--- Start ---

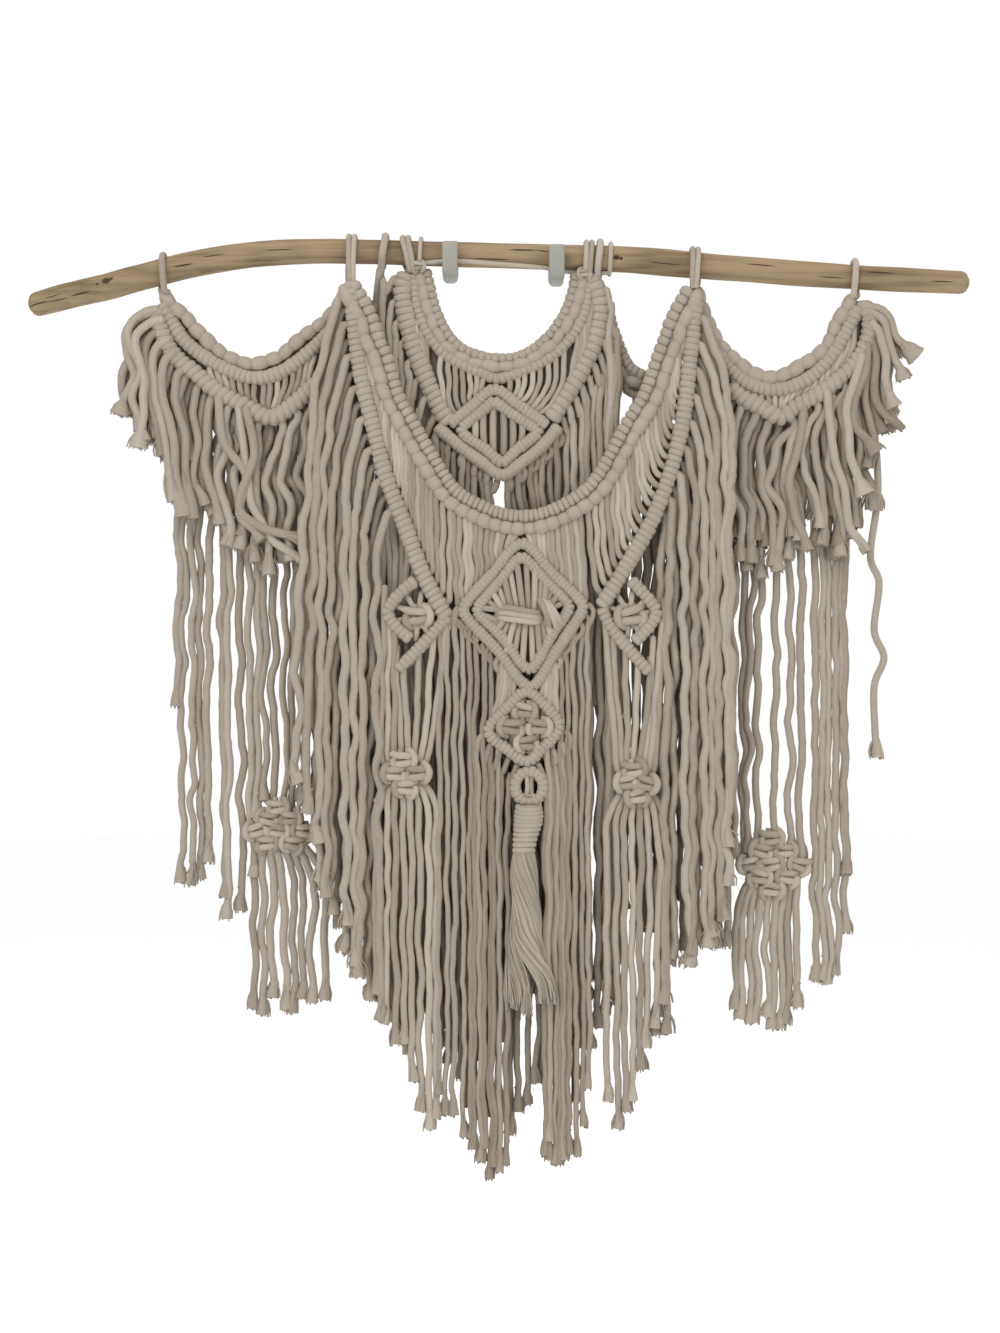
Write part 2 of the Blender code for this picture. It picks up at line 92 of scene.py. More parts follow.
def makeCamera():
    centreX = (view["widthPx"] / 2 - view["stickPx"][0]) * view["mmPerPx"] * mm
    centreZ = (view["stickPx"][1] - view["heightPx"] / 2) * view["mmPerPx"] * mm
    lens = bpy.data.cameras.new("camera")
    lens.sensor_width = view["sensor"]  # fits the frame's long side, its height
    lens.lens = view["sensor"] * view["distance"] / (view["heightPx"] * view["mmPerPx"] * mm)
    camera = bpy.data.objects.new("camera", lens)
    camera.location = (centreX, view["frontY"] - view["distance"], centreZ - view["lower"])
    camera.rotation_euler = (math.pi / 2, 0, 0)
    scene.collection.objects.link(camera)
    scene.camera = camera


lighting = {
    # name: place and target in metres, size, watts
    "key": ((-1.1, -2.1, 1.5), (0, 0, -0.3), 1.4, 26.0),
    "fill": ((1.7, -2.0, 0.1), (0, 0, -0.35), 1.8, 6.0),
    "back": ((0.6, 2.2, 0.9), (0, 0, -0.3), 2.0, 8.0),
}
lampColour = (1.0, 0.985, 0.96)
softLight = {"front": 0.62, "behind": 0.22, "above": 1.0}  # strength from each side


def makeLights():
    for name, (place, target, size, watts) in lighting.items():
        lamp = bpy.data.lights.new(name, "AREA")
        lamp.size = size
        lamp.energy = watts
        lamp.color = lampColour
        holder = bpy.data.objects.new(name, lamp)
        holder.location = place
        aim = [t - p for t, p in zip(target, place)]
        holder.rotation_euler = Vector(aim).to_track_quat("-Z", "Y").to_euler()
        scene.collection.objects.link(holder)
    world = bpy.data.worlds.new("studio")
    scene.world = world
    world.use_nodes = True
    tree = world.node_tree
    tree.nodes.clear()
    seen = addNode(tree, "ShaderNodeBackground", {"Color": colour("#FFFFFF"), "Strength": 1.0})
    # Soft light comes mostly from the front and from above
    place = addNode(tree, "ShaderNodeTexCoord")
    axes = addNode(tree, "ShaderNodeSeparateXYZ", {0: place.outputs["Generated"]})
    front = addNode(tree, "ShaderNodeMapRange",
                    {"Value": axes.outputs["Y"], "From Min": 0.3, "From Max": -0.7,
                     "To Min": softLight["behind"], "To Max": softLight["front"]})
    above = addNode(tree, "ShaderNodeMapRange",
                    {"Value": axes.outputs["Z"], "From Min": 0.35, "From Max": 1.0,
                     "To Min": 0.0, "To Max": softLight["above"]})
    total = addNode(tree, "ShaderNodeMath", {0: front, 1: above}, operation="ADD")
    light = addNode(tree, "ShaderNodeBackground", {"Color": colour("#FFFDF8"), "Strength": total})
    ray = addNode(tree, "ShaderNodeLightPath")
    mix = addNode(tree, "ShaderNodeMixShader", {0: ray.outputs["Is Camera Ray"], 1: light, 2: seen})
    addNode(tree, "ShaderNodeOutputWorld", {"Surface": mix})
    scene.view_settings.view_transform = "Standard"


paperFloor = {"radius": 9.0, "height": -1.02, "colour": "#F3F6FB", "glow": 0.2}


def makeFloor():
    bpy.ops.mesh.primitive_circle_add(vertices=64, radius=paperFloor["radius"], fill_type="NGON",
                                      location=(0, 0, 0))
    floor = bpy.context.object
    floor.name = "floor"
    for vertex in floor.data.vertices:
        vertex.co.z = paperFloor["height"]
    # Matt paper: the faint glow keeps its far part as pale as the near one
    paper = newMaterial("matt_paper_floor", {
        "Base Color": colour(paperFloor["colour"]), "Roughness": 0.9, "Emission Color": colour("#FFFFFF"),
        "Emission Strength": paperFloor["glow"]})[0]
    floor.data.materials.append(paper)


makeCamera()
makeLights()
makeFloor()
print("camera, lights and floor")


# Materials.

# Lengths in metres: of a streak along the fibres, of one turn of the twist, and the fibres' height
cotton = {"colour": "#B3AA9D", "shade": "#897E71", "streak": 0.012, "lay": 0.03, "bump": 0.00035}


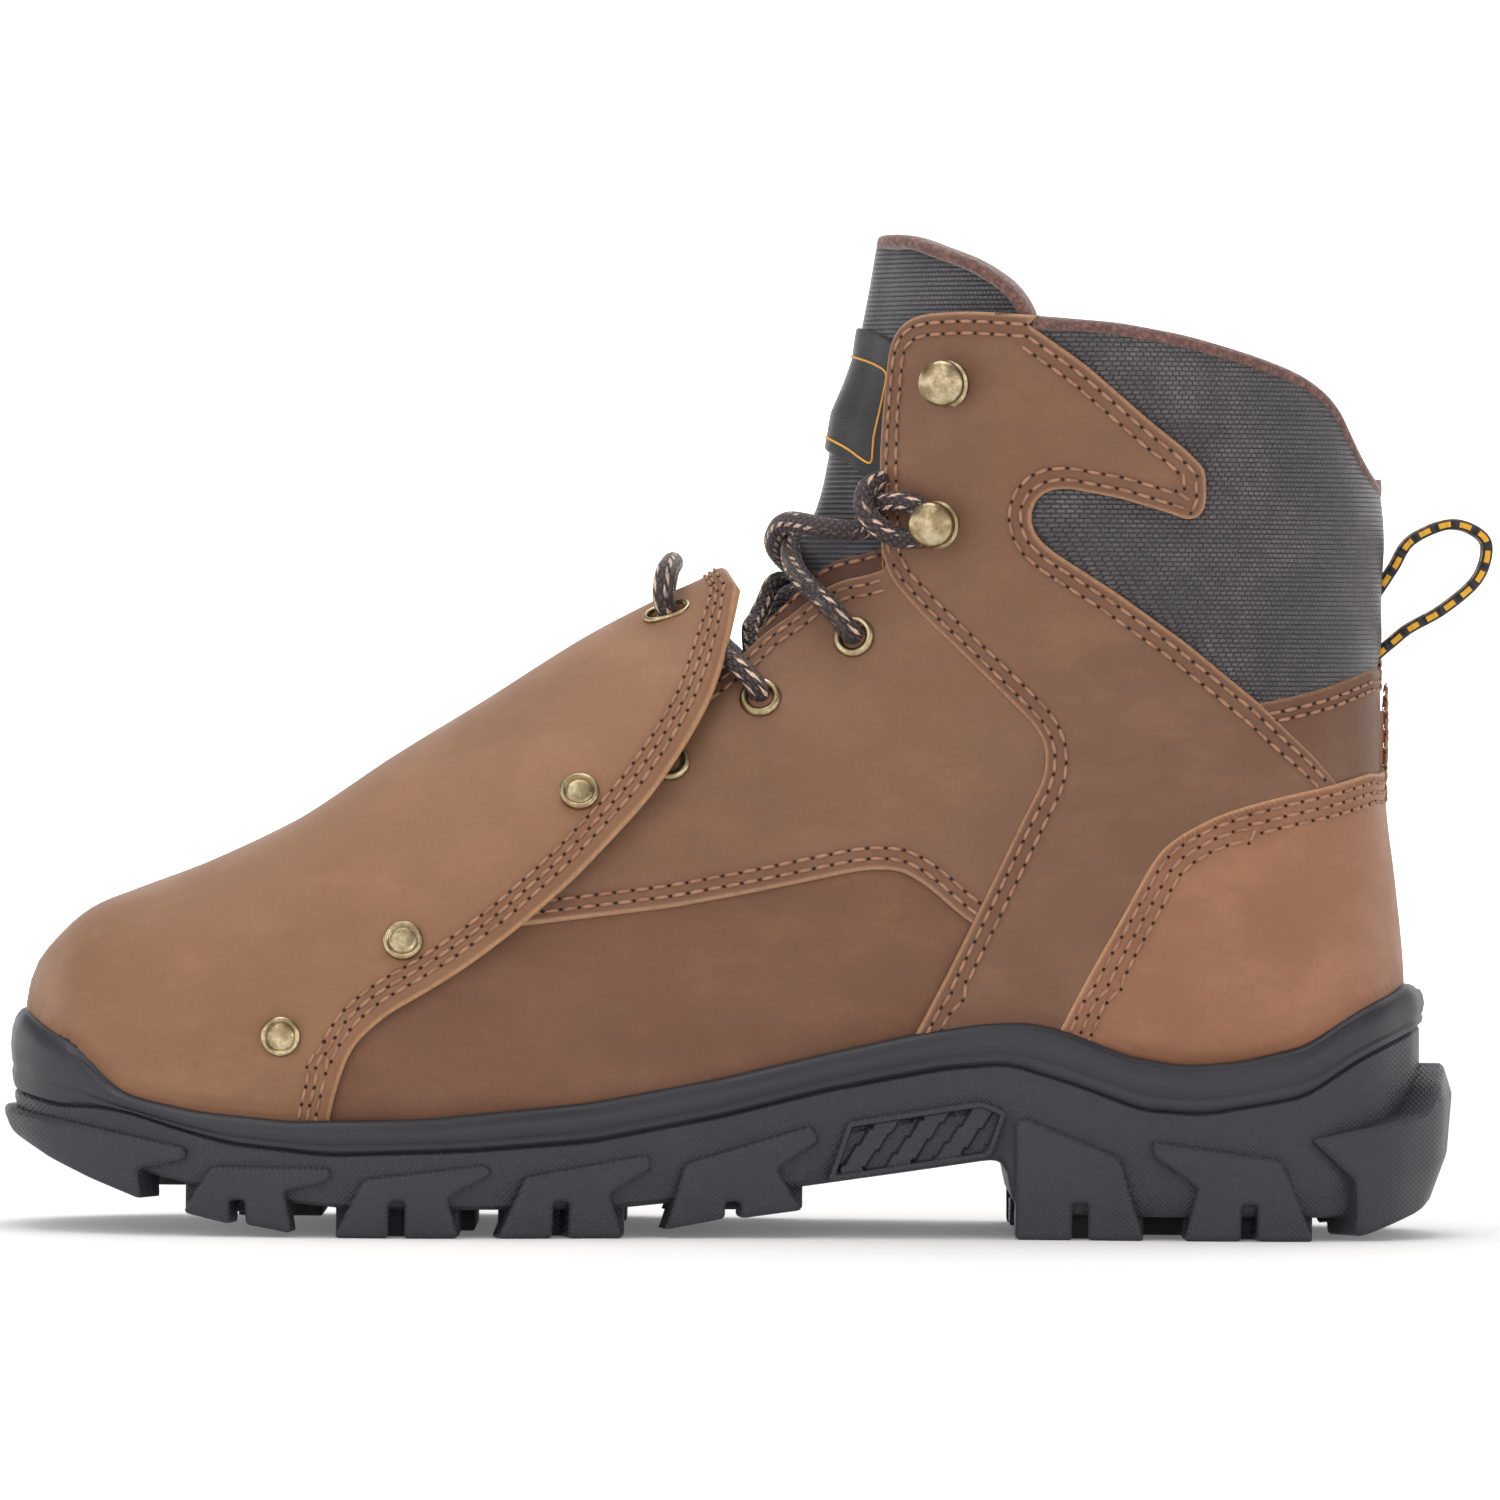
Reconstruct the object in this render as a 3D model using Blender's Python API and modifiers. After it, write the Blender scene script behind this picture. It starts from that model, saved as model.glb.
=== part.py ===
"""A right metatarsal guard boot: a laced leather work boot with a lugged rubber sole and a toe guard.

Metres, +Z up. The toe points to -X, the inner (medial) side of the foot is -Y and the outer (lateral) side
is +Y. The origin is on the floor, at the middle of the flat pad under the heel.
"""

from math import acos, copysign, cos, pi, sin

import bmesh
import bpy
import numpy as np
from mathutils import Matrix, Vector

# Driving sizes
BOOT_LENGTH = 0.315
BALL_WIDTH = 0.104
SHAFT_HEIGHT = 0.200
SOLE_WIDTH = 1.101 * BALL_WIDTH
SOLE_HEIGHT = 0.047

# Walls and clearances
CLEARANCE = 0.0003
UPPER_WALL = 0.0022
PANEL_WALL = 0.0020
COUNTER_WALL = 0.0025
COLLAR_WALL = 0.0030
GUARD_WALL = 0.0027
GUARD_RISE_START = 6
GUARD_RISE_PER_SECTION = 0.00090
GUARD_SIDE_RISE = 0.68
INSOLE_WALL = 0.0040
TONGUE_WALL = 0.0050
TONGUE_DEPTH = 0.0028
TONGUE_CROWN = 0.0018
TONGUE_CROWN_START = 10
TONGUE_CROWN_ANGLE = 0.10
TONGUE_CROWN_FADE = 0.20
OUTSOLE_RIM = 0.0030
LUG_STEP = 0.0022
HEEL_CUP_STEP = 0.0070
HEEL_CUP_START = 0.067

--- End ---

Starting with the line that contains "Reconstruct the object", repeat each line exactly, and stop once the line that contains "a toe guard." has been repeated.

Exercise output.
Reconstruct the object in this render as a 3D model using Blender's Python API and modifiers. After it, write the Blender scene script behind this picture. It starts from that model, saved as model.glb.
=== part.py ===
"""A right metatarsal guard boot: a laced leather work boot with a lugged rubber sole and a toe guard.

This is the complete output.